Elle travaille sur un roman, « La Forêt en pleine fleur » (《繁花盛开的森林》), grâce à une aide de la Fondation nationale pour la culture and les arts de Taiwan.

 


 

Traduction en français

 

À la découverte de la littérature sinophone de Malaisie, trad. Coraline Jortay, Lettres de Malaisie 29 octobre 2021

 


 

Traductions en anglais

Par Natascha Bruce

 

Recueil

- Lake Like a Mirror, Granta (London), 2019, 199 p.

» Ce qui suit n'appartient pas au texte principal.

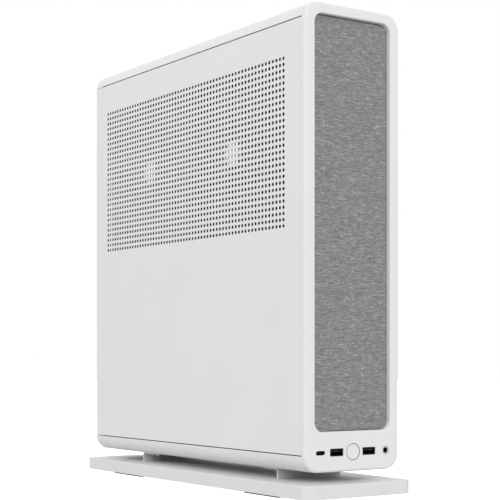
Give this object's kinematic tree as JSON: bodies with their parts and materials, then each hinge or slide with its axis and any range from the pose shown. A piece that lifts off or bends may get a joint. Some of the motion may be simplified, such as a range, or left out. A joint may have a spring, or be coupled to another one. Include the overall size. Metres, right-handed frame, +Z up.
{
  "type": "desktop computer tower",
  "caption": "Slim white desktop computer tower on a flat stand, with a grey fabric front, perforated pull-off side panels, front ports, fans and inner boards.",
  "frame": {"origin": "centre of the stand's footprint, on the floor", "axes": "+Z up, front bezel towards -Y, +X to the right seen from the front"},
  "size_m": [0.11, 0.374, 0.395],
  "materials": {
    "white_steel": "matte powder coat",
    "white_plastic": "fine satin moulding",
    "zinc_steel": "zinc plated sheet",
    "dark_plastic": "matt moulding",
    "black_plastic": "semi-gloss connector moulding",
    "grey_fabric": "heathered plain weave",
    "rubber": "matt",
    "circuit_board": "solder mask",
    "aluminium": "extruded, satin",
    "nickel": "nickel plated",
    "dark_screw": "black zinc",
    "brass": "turned",
    "lead_sheath": "soft black sheath"
  },
  "bodies": {
    "chassis": {"top_shell": "white_steel", "bottom_shell": "white_steel", "front_frame": "zinc_steel", "rear_frame": "white_steel", "chamber_divider": "zinc_steel", "board_tray": "zinc_steel", "fan_bracket": "zinc_steel", "panel_sockets": "dark_plastic", "front_bezel": "white_plastic", "io_board": "circuit_board", "usb_a_ports": "nickel", "usb_c_port": "nickel", "audio_jack": "black_plastic", "base_plate": "white_plastic", "rubber_feet": "rubber", "stand_bracket_front": "white_steel", "stand_bracket_rear": "white_steel", "m3_screws": "dark_screw", "motherboard": "circuit_board", "board_standoffs": "brass", "cpu_socket": "nickel", "cpu": "nickel", "cooler_heatsink": "aluminium", "cooler_fan_frame": "dark_plastic", "memory_slots": "black_plastic", "memory_modules": "circuit_board", "board_pcie_slot": "black_plastic", "rear_io_ports": "nickel", "io_shield": "zinc_steel", "board_headers": "black_plastic", "riser_card": "circuit_board", "riser_slot": "black_plastic", "gpu_board": "circuit_board", "gpu_heatsink": "aluminium", "gpu_shroud": "dark_plastic", "gpu_backplate": "dark_plastic", "gpu_bracket": "zinc_steel", "psu_case": "dark_screw", "psu_fan_grille": "zinc_steel", "mains_inlet": "black_plastic", "case_fan_frames": "dark_plastic", "ac_lead": "lead_sheath", "power_cables": "lead_sheath", "io_cable": "lead_sheath", "ssd_drive": "dark_screw"},
    "left_panel": {"left_panel": "white_steel", "left_panel_studs": "zinc_steel"},
    "right_panel": {"right_panel": "white_steel", "right_panel_studs": "zinc_steel"},
    "fabric_insert": {"fabric_frame": "dark_plastic", "front_fabric": "grey_fabric"},
    "power_button": {"power_button": "white_plastic"},
    "case_fan_front": {"case_fan_rotor_front": "dark_plastic"},
    "case_fan_rear": {"case_fan_rotor_rear": "dark_plastic"},
    "cooler_fan": {"cooler_fan_rotor": "dark_plastic"},
    "gpu_fan_front": {"gpu_rotor_front": "dark_plastic"},
    "gpu_fan_rear": {"gpu_rotor_rear": "dark_plastic"},
    "psu_fan": {"psu_fan_rotor": "dark_plastic"},
    "memory_latch_a": {"memory_latch_a": "dark_plastic"},
    "memory_latch_b": {"memory_latch_b": "dark_plastic"}
  },
  "joints": [
    {"name": "left_panel_pull", "type": "slide", "parent": "chassis", "child": "left_panel", "axis": [-1, 0, 0], "range_m": [0, 0.03]},
    {"name": "right_panel_pull", "type": "slide", "parent": "chassis", "child": "right_panel", "axis": [1, 0, 0], "range_m": [0, 0.03]},
    {"name": "fabric_pull", "type": "slide", "parent": "chassis", "child": "fabric_insert", "axis": [0, -1, 0], "range_m": [0, 0.02]},
    {"name": "power_press", "type": "slide", "parent": "chassis", "child": "power_button", "axis": [0, 1, 0], "range_m": [0, 0.0009], "stiffness_N_per_m": 1500, "springref_m": -0.0004},
    {"name": "case_fan_front_spin", "type": "hinge", "parent": "chassis", "child": "case_fan_front", "pos_m": [-0.04, -0.0683, 0.286], "axis": [1, 0, 0], "continuous": true},
    {"name": "case_fan_rear_spin", "type": "hinge", "parent": "chassis", "child": "case_fan_rear", "pos_m": [-0.04, 0.0737, 0.286], "axis": [1, 0, 0], "continuous": true},
    {"name": "cooler_fan_spin", "type": "hinge", "parent": "chassis", "child": "cooler_fan", "pos_m": [0.011, 0.098, 0.103], "axis": [1, 0, 0], "continuous": true},
    {"name": "gpu_fan_front_spin", "type": "hinge", "parent": "chassis", "child": "gpu_fan_front", "pos_m": [0.03, -0.026, 0.258], "axis": [1, 0, 0], "continuous": true},
    {"name": "gpu_fan_rear_spin", "type": "hinge", "parent": "chassis", "child": "gpu_fan_rear", "pos_m": [0.03, 0.072, 0.258], "axis": [1, 0, 0], "continuous": true},
    {"name": "psu_fan_spin", "type": "hinge", "parent": "chassis", "child": "psu_fan", "pos_m": [0.032, -0.098, 0.1145], "axis": [1, 0, 0], "continuous": true},
    {"name": "memory_latch_a_tilt", "type": "hinge", "parent": "chassis", "child": "memory_latch_a", "pos_m": [-0.0324, 0.014, 0.038], "axis": [0, 1, 0], "range_deg": [0, 30]},
    {"name": "memory_latch_b_tilt", "type": "hinge", "parent": "chassis", "child": "memory_latch_b", "pos_m": [-0.0324, 0.024, 0.038], "axis": [0, 1, 0], "range_deg": [0, 30]}
  ]
}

Neuf nouvelles, neuf histoires de femmes :  

The Wall /  Radio Drama天空剧场 /  Lake Like a Mirror 湖面如镜/ The Chest 箱子/  Summer Tornado 夏天的旋风/ Aminah / Wind Through the Pinapples, Through the Frangipani风吹过了黄梨叶与鸡蛋花/ October 十月 /  March in a Small Town 小镇三月.

 

Nouvelles 

- Dark as a Boy, nouvelle du recueil « Maze Carpet » à lire sur le site de la revue en ligne Words without Borders (numéro de septembre 2021) :

https://www.wordswithoutborders.org/article/september-2021-malaysia-dark-as-a-boy-ho-sok-fong-natascha-bruce

- Moth Eyes, sur le site Pen Transmissions : https://pentransmissions.com/2019/07/31/moth-eyes/

 

 

[1] « Conversation » traduite en anglais par Natascha Bruce et publiée le 28 avril 2020 :

https://electricliterature.com/lakelikeamirrorhosokfong/

Elle y évoque aussi ses débuts littéraires, après avoir travaillé deux ans dans une usine de puces électroniques où la précision du détail était essentielle dans la communication, contrastant avec l’utilisation qu’elle fait de la langue en jouant des mots, de leurs définitions et des sens cachés, multiples et tordus, qu’elle insère dans ses récits. 

[2] Courant de littérature féminine chinoise représenté entre autres par Lin Bai (林白).